## Exercise description
Search the data below for "from"; list each line that holds it.

-- Start Data section --

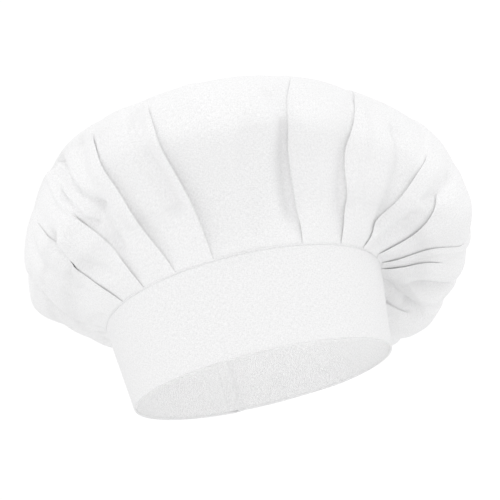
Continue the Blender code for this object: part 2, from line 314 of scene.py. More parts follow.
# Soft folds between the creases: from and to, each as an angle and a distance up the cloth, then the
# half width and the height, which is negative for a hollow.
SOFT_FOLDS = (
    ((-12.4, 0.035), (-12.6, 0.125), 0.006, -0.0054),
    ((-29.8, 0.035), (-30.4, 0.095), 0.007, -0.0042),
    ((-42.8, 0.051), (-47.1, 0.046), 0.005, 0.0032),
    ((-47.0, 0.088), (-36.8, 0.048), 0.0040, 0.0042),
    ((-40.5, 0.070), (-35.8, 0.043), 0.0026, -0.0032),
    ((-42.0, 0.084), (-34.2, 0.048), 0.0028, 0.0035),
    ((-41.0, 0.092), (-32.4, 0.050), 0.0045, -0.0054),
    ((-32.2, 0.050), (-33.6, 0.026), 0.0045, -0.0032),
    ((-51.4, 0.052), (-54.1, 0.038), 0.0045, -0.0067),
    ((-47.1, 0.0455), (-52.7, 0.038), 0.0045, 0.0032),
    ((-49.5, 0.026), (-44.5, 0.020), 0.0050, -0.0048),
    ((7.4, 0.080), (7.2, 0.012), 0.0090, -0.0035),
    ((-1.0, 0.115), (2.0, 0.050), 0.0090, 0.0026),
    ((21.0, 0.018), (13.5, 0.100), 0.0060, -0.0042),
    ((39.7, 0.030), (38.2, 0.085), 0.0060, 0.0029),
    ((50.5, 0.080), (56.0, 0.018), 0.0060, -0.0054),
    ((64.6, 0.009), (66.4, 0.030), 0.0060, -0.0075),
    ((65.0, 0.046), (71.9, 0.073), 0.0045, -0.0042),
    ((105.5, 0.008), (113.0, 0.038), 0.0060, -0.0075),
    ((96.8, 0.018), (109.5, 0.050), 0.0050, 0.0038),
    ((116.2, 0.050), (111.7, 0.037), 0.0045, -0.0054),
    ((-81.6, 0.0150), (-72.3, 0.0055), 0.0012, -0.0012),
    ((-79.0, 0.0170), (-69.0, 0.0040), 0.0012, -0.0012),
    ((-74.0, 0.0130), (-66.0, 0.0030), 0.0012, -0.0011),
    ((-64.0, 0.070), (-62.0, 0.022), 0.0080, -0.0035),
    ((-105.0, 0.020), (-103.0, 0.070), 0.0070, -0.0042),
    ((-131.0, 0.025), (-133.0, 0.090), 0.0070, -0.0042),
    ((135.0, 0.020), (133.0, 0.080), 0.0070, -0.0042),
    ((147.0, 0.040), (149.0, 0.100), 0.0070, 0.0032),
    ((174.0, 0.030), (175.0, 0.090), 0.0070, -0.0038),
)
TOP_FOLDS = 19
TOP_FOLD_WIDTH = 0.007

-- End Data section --

## Solution to this problem
Continue the Blender code for this object: part 2, from line 314 of scene.py. More parts follow.
# Soft folds between the creases: from and to, each as an angle and a distance up the cloth, then the